Gökova Körfezi’nin kuzeyinde Akyaka beldesi sınırları içinde yer alan 2700 yıllık Attika-Delos Deniz Birliği üyesi Idyma Antik Kenti’nin meclis binası ve tapınağı ortaya çıkarılıyor.
MÖ 5’nci yüzyılda Anadolu’ya hakim olan Perslere karşı Atina önderliğinde kurulan Attika-Delos Deniz Birliği üyesi Idyma’ya ait kalıntılar Gökova köyünden Kıran dağı eteklerine kadar uzanıyor. Gökova köyünün kuzeyinde kalan tepenin üzerinde MÖ 4 ve 3. yüzyıllara tarihlenen kentin akropolisine ait kalıntılar bulunuyor. Aynı tepenin doğu tarafında ise nekropolis (mezarlık) yer alıyor.
Nekropolis, kayalara oyularak yapılmış kaya mezarlara sahiptir. Mezar alanında bulunan kaya mezarlarından günümüze kadar iyi derecede korunmuş örneği Akyaka-Gökova köyü arasında, İnişdibi olarak adlandırılan mevkideki anıtsal kaya mezarıdır.
Modern yerleşim altında kalan Idyma’nın insan kaynaklı tahribatlardan oldukça fazla etkilenmesi bölgede kazı çalışmalarını yürüten kazı ekibinin, Roma dönemine ait izlere ulaşımını önemli ölçüde engelliyor.
Bölgede 12. yüzyıl Orta Çağ kalesi bulunuyor.
Orta Çağ dönemi kalenin bulunduğu alanın Idyma Antik Kenti’nin bir mahallesi olduğunu ve günümüzden 2 bin 700 yıl öncesine kadar kesintisiz süren bir yerleşim bulunduğunu tespit ettiklerini dile getiren kazı Başkanı ve Muğla Sıtkı Koçman Üniversitesi Arkeoloji Bölümü Öğretim Üyesi Prof.
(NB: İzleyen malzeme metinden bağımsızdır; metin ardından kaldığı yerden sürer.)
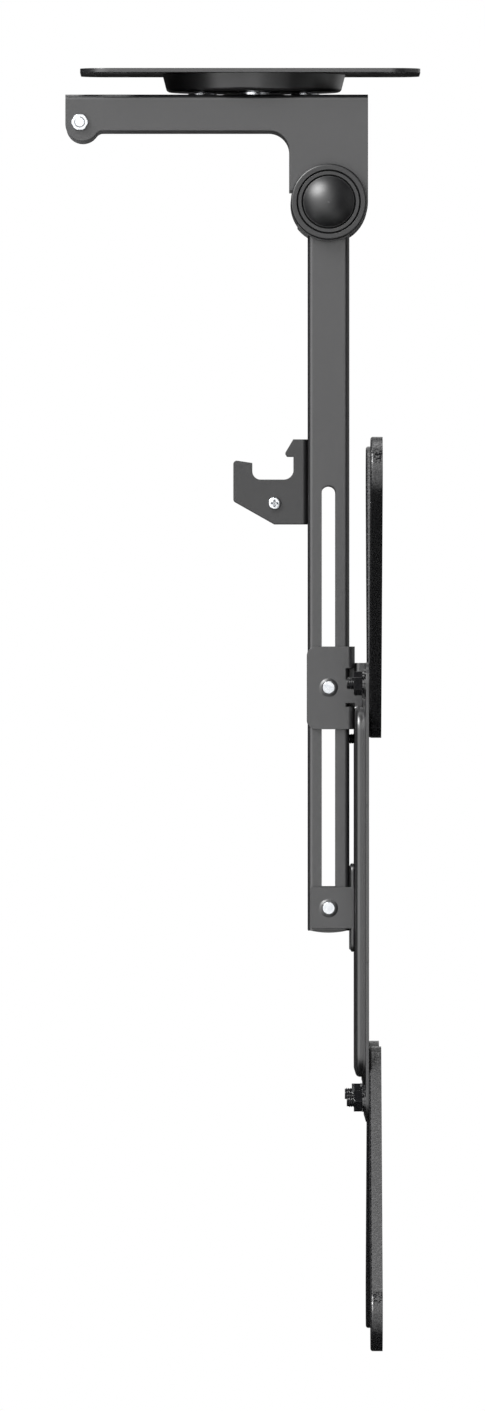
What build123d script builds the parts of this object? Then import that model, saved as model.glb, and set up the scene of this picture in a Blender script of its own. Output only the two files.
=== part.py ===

Dr. Abdulkadir Baran, kalenin güney yamacı boyunca aşağı kısımlarda bulunan bugünkü Azmak Deresi doğru yerleşimin aşamalar halinde devam ettiğini ve akarsuyun bulunduğu bölümün de antik çağlarda deniz olduğunu ve yerleşimin de deniz kıyısında bir liman yerleşimi olduğunu belirlediklerini söyledi.
Idyma Antik Kenti’nde yürütülen kazı çalışmalarında meclis binası ve tapınağın gün yüzüne çıkarıldığını anlatan Baran, şöyle konuştu:
“Bu alandaki yerleşimin Roma Dönemi ile birlikte terk edildiği ve buradakilerin Akyaka’daki denize yakın kısımlara yerleştiğini belirledik. Orta Çağ kalesinin alt tabakalarında yürüttüğümüz kazılarda 2 bin 700 yıl öncesinden günümüze izler taşıyan çok sayıda kalıntıya ulaştık. Kalenin alt kısımlarında yürütülen kazılarda bulunan kalıntılar, antik Karya kültürünü ve sonraki dönemleri yansıtan seramikler, bize buradaki yaşamı çok net gösteriyor. Bunun haricinde çıkan sikkeler, günlük hayatta kullanılan metal buluntular o dönemin yaşamı ve kültürel yapısı hakkında da bilgi veriyor. Buluntular temizlenerek Muğla Müzesi’ne gönderiliyor.”